Objects in Mirror are Closer than they Appear: The Oncoming Wave of Conflict
“There are only patterns, patterns on top of patterns, patterns that affect other patterns. Patterns hidden by patterns. Patterns within patterns.
If you watch close, history does nothing but repeat itself.
What we call chaos is just patterns we haven't recognized. What we call random is just patterns we can't decipher. What we can't understand we call nonsense. What we can't read we call gibberish.
There is no free will.
There are no variables.”
―Chuck Palahniuk, Survivor
Patterns really do exist in the world. Gas prices are highest around Memorial Day. Humans historically settle close to navigable waterways. After a third glass of Thanksgiving chardonnay, Aunt Cheryl explains all the faults of Millenial society. Year after year, without fail, these trends hold true enough. Humans see patterns rather quickly, often without even realizing it. Social science builds upon the study of these trends, and macro trends provide indispensable value to the study of global politics. Importantly, these trends indicate that the current generation will soon face a major conflict.
Ancient Etruscans used the term saeculum to describe a complete cycle of the human race, in essence the period of time for every living soul to recycle. Each saeculum was approximately 90 years and consisted of four distinct periods, each lasting approximately 22 years. This term, and frame of reference, was adopted first by the Romans and later by nineteenth century historians and twentieth century sociologists who sought to model generational traits and attributes.
American historians notice patterns in American political tendencies that started at the formation of the country. Henry Adams used comparative politics to study ideological waves in the latter half of the nineteenth century, theorizing the Pendulum model describing how American politics alternates between 12 year periods of centralization and diffusion. Arthur Schlesinger, Sr. expanded on Adams’ work, suggesting that because the alternating conservative-liberal 16.5 year periods slowly moved in a central direction over time, these periods should be viewed as a spiral. His son, Arthur Schlesinger, Jr., published The Cycles of American History in 1986, which expanded upon his father’s work. Schlesinger, Jr. suggests that “each new generation when it attains power, tends to repudiate the work of the generation it has displaced and to reenact the ideals of its own formative days.” He argues that a generation is approximately 30 years, representing two “fifteen year oscillations [that] roughly match Henry Adams' twelve years in the early republic (when life expectancy was shorter) and my father's sixteen and one-half years.” Analyzing history through this lens enhanced the implications that could be drawn from academic research.
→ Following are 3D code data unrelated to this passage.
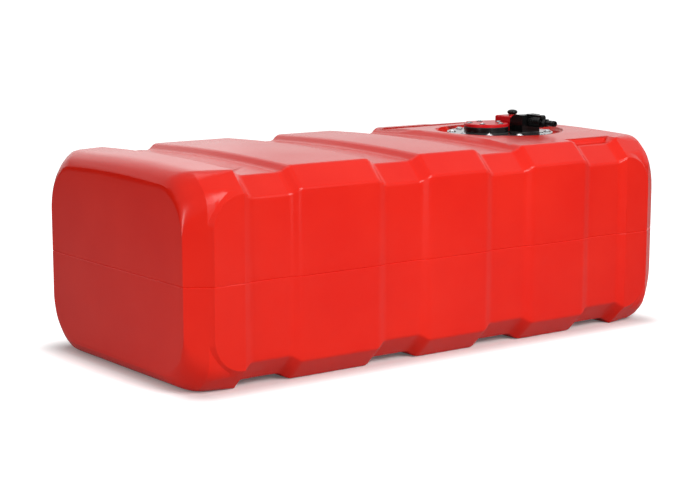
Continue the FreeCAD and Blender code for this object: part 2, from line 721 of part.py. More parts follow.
def hose_barb():
    # Hexagon collar with a screwed shank behind and three hose rings in front
    body = new_body("hose_barb", "head_x", "barb_start", "line_z")
    hexagon = [("hex_radius * cos(60 deg * %d)" % i, "hex_radius * sin(60 deg * %d)" % i) for i in range(6)]
    hexagon[0] = ("hex_radius", "0")
    hexagon[3] = ("0 - hex_radius", "0")
    raised(body, "BarbHex", "XY_Plane", hexagon, "hex_length")
    points = [("barb_bore", "0 - shank_length"), ("shank_radius", "0 - shank_length"),
              ("shank_radius", "hex_length / 2"), ("barb_root", "hex_length / 2"), ("barb_root", "hex_length")]
    for i in range(int(size("barb_count"))):
        foot = "hex_length + barb_step * %d" % i
        points += [("barb_radius", foot + " + barb_step * barb_crest"),
                   ("barb_radius", foot + " + barb_step * barb_land"),
                   ("barb_root", foot + " + barb_step")]
    points += [("barb_bore", "hex_length + barb_step * barb_count")]
    turned(body, "BarbTurned", points)
    sunk(body, "BarbBore", "XY_Plane", [("0", "0", "barb_bore")], "hex_length + barb_step * barb_count",
         reverse=True)
    along_line(body)
    return body


def latch_lever():
    # Flat lever turning on its pin, with a hook that drops behind the coupling's last rib
    body = new_body("latch_lever", "head_x", "lever_y", "lever_z")
    half = "lever_thick / 2"
    tip = "waist_start - lever_y - hook_gap - hook_length"
    heel = "waist_start - lever_y - hook_gap"
    drop = "line_height - lever_height + waist_radius + hook_gap"
    base = "0 - lever_width / 2"
    raised(body, "LeverEye", "YZ_Plane", [("0", "0", half)], "lever_width", base)
    points = [("0", "0 - " + half), ("0", half), (tip + " + lever_cut", half), (tip, half + " - lever_cut"),
              (tip, drop), (heel, drop), (heel, "0 - " + half)]
    raised(body, "LeverArm", "YZ_Plane", points, "lever_width", base)
    sunk(body, "LeverHole", "YZ_Plane", [("0", "0", "pin_radius + pin_gap")], "lever_width", base, True)
    return body


def lever_pin():
    pin = doc.addObject("Part::Cylinder", "lever_pin")
    pin.Label = "lever_pin"
    length = "lever_width + 2 * ear_gap + 2 * ear_thick"
    pin.setExpression("Radius", bound("pin_radius"))
    pin.setExpression("Height", bound(length))
    pin.Placement = FreeCAD.Placement(Vector(0, 0, 0), Rotation(Vector(0, 1, 0), 90))
    start = "head_x - (%s) / 2" % length
    for axis, text in (("x", start), ("y", "lever_y"), ("z", "lever_z")):
        pin.setExpression("Placement.Base." + axis, bound(text))
    return pin


def dip_tube():
    # Hose-grade tube pushed on the nipple, down to the strainer
    body = new_body("dip_tube", "head_x", "0", "tube_floor")
    top = "head_base - tail_drop - stem_gap - tube_floor"
    turned(body, "TubeTurned", [("tube_radius - tube_wall", "0"), ("tube_radius", "0"), ("tube_radius", top),
                                ("tube_radius - tube_wall", top)])
    return body


def strainer():
    # Cup with slots round its wall, gripping the foot of the tube
    body = new_body("strainer", "head_x", "0", "strainer_floor")
    skin = "tube_wall"
    points = [("0", "0"), ("strainer_radius", "0"), ("strainer_radius", "strainer_height"),
              ("tube_radius", "strainer_height"), ("tube_radius", "strainer_height - 2 * tube_wall"),
              ("strainer_radius - " + skin, "strainer_height - 2 * tube_wall"),
              ("strainer_radius - " + skin, skin), ("0", skin)]
    turned(body, "StrainerTurned", points)
    window = box_points("0 - slot_width / 2", "slot_width / 2", "tube_wall * 3",
                        "strainer_height - tube_wall * 4")
    slot = sunk(body, "Slot", "XZ_Plane", window, "strainer_radius", reverse=True)
    ringed(body, "Slots", slot, "slot_count")
    return body


parts = [tank_shell(), boss_inserts(), flange_gasket(), flange_plate(), flange_washers(), flange_bolts()]
parts += port_stack()
parts += [cover_washers(), cover_screws(), head_gasket()]
parts += [valve_body(), valve_plug(), valve_gland(), valve_knob()]
parts.append(torus("plug_ring", "head_x", "0", "line_z + plug_length / 2 + ring_wire",
                   "stem_radius + ring_wire + run_gap", "ring_wire", "z"))
parts += [outlet_block(), head_screws(), coupling_body(), hose_barb(), latch_lever(), lever_pin()]
parts += [dip_tube(), strainer()]
doc.recompute()

for item in doc.Objects:
    if "Invalid" in item.State or "Error" in item.State:
        raise RuntimeError("failed object " + item.Name)
for item in parts:
    if item.Shape.isNull() or not item.Shape.isValid():
        raise RuntimeError("bad shape in " + item.Label)
    print(item.Label, len(item.Shape.Solids), round(item.Shape.Volume / 1000, 3))

os.makedirs("parts", exist_ok=True)
for item in parts:
    item.Shape.exportStep("parts/%s.step" % item.Label)
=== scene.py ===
import bpy
import bmesh
import math
from mathutils import Matrix, Vector


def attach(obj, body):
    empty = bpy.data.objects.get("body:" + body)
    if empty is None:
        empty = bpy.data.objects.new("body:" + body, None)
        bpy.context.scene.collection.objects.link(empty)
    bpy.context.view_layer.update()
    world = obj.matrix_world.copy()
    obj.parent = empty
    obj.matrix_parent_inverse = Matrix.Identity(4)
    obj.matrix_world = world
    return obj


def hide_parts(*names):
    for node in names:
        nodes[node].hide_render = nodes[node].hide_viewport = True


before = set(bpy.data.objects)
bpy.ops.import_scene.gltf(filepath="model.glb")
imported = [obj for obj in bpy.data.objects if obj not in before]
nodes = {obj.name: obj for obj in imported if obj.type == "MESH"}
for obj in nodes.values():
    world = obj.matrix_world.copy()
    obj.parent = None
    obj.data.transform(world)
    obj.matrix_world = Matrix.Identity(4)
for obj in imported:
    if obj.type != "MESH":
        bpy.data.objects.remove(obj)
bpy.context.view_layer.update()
print("frame loaded:", len(nodes), "nodes")

# Camera, matched to the photograph
viewpoint = {
    "place": (-1.5926, -2.0750, 0.5701),
    "tilt": 80.481,
    "heading": -37.002,
    "roll": 0.058,
    "lens": 87.75,
    "sensor": 36.0,
    "sees": 60.0,
}


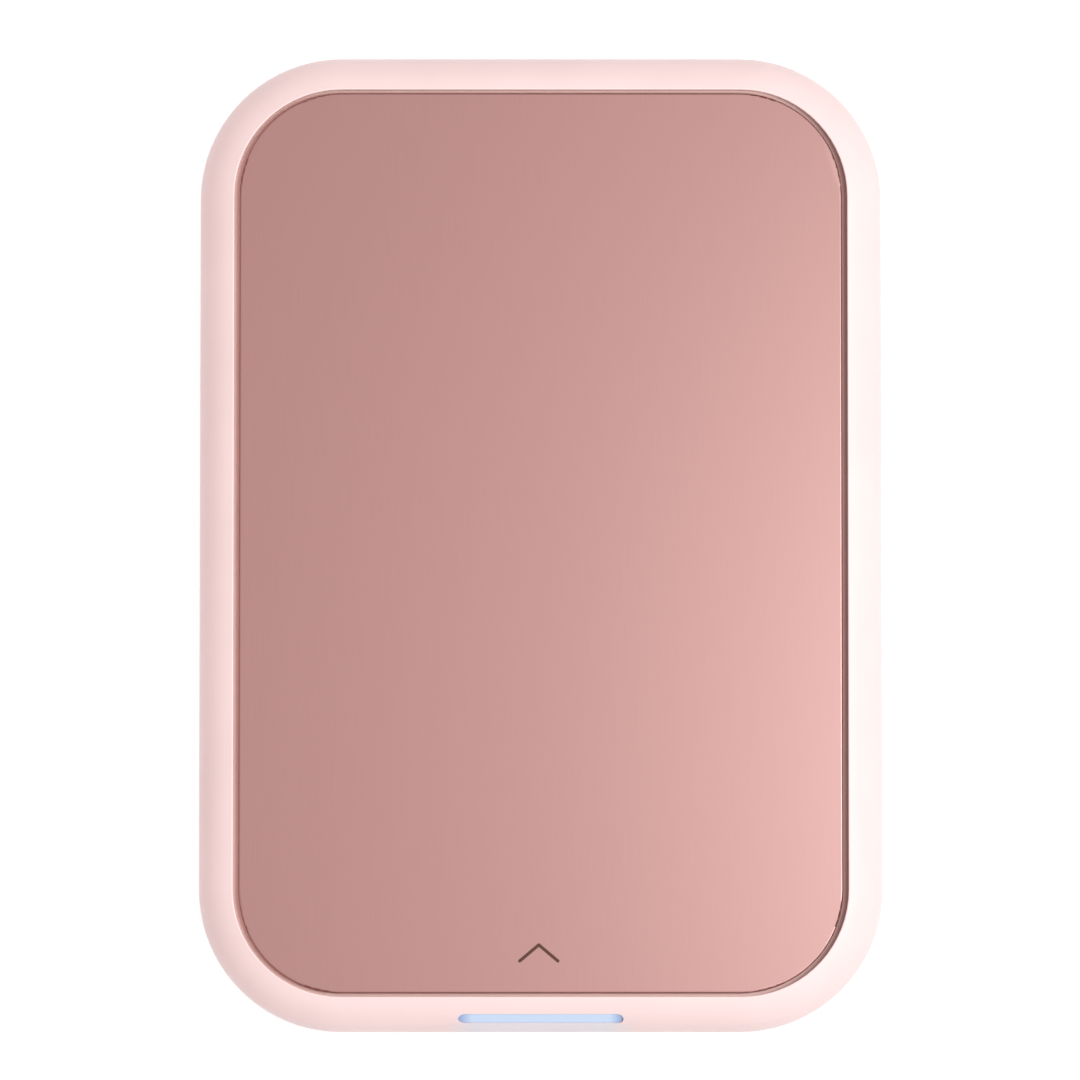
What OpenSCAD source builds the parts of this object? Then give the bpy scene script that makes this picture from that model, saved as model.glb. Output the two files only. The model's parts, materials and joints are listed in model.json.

Could a similar lens capture the patterns of conflict within the human race?
Russian economist Nikolai Kondratieff analyzed the effects of technological improvements on the global economy from 1780 on, suggesting that innovations came in 40-60 year cycles. He further hypothesized that during upswings of innovation, societies will engage in war. Kondratieff met his demise during the Stalinist purges of the 1930s, because he believed communist economics would also form a wave. His wave theory remained current within economic discourse of the time and was soon adopted by sociologists as well. Sociologist Pitirim Sorokin was also condemned to death in communist Russia in 1922, but Sorokin was released to start the sociology department at what is now St. Petersburg State University. He was forced into exile soon after, and eventually the president of Harvard asked him to start a sociology department there. Sorokin used his time at Harvard to study humanist topics, assessing the trends of historical warfare using a meticulous catalogue.
American professor Quincy Wright proposed in his 1942 book, A Study of War, that every 50 years exists a period of conflict. These oscillate between heightened intensity and low intensity, forming a 100 year wave. He suggests that the reason for these fluctuations is the alternation of generations and the need for economic recovery to fund the next conflict. Shortly after Wright’s work, British historian Arnold Toynbee explored war using Kondratieff’s wave model. He determined cycles of 115 years and suggested that the Kondratieff economic waves were influenced by political occurrences, rather than the cause of war. A watershed moment in the study of war was the establishment of the Correlates of War project at the University of Michigan in 1963 by Professor J. David Singer. Inspired by earlier cataloging efforts by Sorokin, Wright, and others, this invaluable project continues to determine conflict indicators from its current home at Pennsylvania State University. The scope of this project is mainly to catalogue conflicts and their associated variables, rather than make predictive hypotheses. These and other believers in the long wave of cycles assess World War II as a continuation of the hegemonic order that fought World War I, therefore they are the same conflict period.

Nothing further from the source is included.